No overall plan for IT related legislation
I have many times as an advisor to the Swedish Government in IT issues been asking for an overall plan for the new legislation related to IT and Internet. Reason for my questions the last couple of years is that the various legislations:
- Is not coordinated, and in some cases conflicting
- It does not solve the problems one want to solve
- It has implications on how we fight crime
- It has implications on production costs on networks
- It is unclear who should do what
At a hearing yesterday it was clear many people where not up to date on the legislation. I hope people (specifically the persons representing copyright holders) understood I am not against their interests when I say I am against the legislation. I am pointing out the legislation does not solve the problems they want to solve. Legislation is broken.
Let me take a few examples:
The ISP Bahnhof in Sweden is in media pointing out that the new IPRED legislation is not effective. This because they according to the Swedish Implementation of the Electronic Communications Directive is forced to anonymize or delete data when they do not have any use for it anymore. On TV4 this morning they got a question why do you do this which is an interesting question, as they are only following the law.
With an implementation of the Data Retention Directive the situation would be different, but in Sweden we do not have that implemented yet.

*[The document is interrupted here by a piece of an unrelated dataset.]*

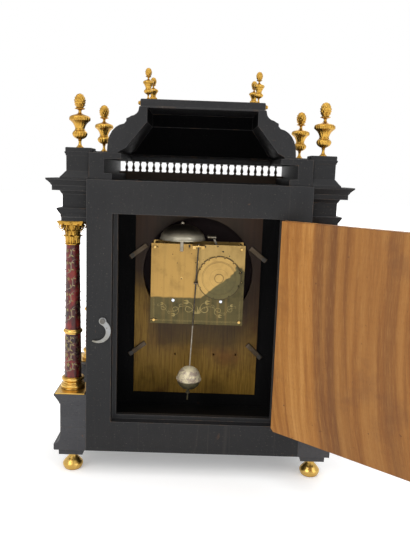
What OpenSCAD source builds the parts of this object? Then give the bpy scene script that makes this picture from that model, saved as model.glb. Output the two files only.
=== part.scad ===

Regarding solutions to the problems we in Sweden have the Data Retention Directive (not yet implemented), and also the so called FRA-lagen. They are pretty weird if you look at them from a technical perspective, they are partly overlapping, but there are also gaps. And the FRA legislation has many many gaps, and will not be (overall) cheap to implement. While not everyone that have the need for the data get access to it.
But IPRED have broader implications. It moves the fight of crime from being a case for the police and law enforcement agencies to the private sector. It changes things from the way we normally do it in Sweden to a system more like in the US. And I have not seen any large discussion whether we want that change. People have only argued that IPRED have implications of privacy (which might be true) but they have to a large degree missed the change of who is using the legislation.
And the HADOPI proposal in France is a third way of using legislation. To create a special agency that can make decisions normally courts and police make.
Last, we have in Sweden at the moment a big discussion on what the current telecom package actually say. Some people say the amendment 138 must be included, while the official Swedish representatives in the negotiation say it is not needed. Which is for me a sad discussion as the overall goals the debating parties has is the same. We should coordinate and spend energy on working in the same direction, not fight each other, when we so have the same view (which is very different from what others think).
No, it is time to stop.
I got the question yesterday at the hearing what was needed to get effective modern view on copyright, and my answer was simple. We need:
- Modern products
- Modern legislation
- Modern law enforcement agencies
Unfortunately I think we are missing at least the first two, and without those it is hard to complain on the work that is done by for example the police.
If I just look at the legislation, I think we have to (not easy, but still) just throw out the Data Retention Directive, the review of the Telecom Package, IPRED, the FRA legislation and some more. Then we have to first talk about what problem we want to have solved (fight criminals), who is to fight the crime (police), who is to collect what data, and who can access that information, under what circumstances and finally what the auditing and appeal process looks like so that we protect privacy interests.
Like any interest in the final Version 1.0 of software, when we sit with Version 0.73b – which I think we do. Until then, we do have legislation that is not perfect, and we have to live with it. Unfortunately, and do the best we can.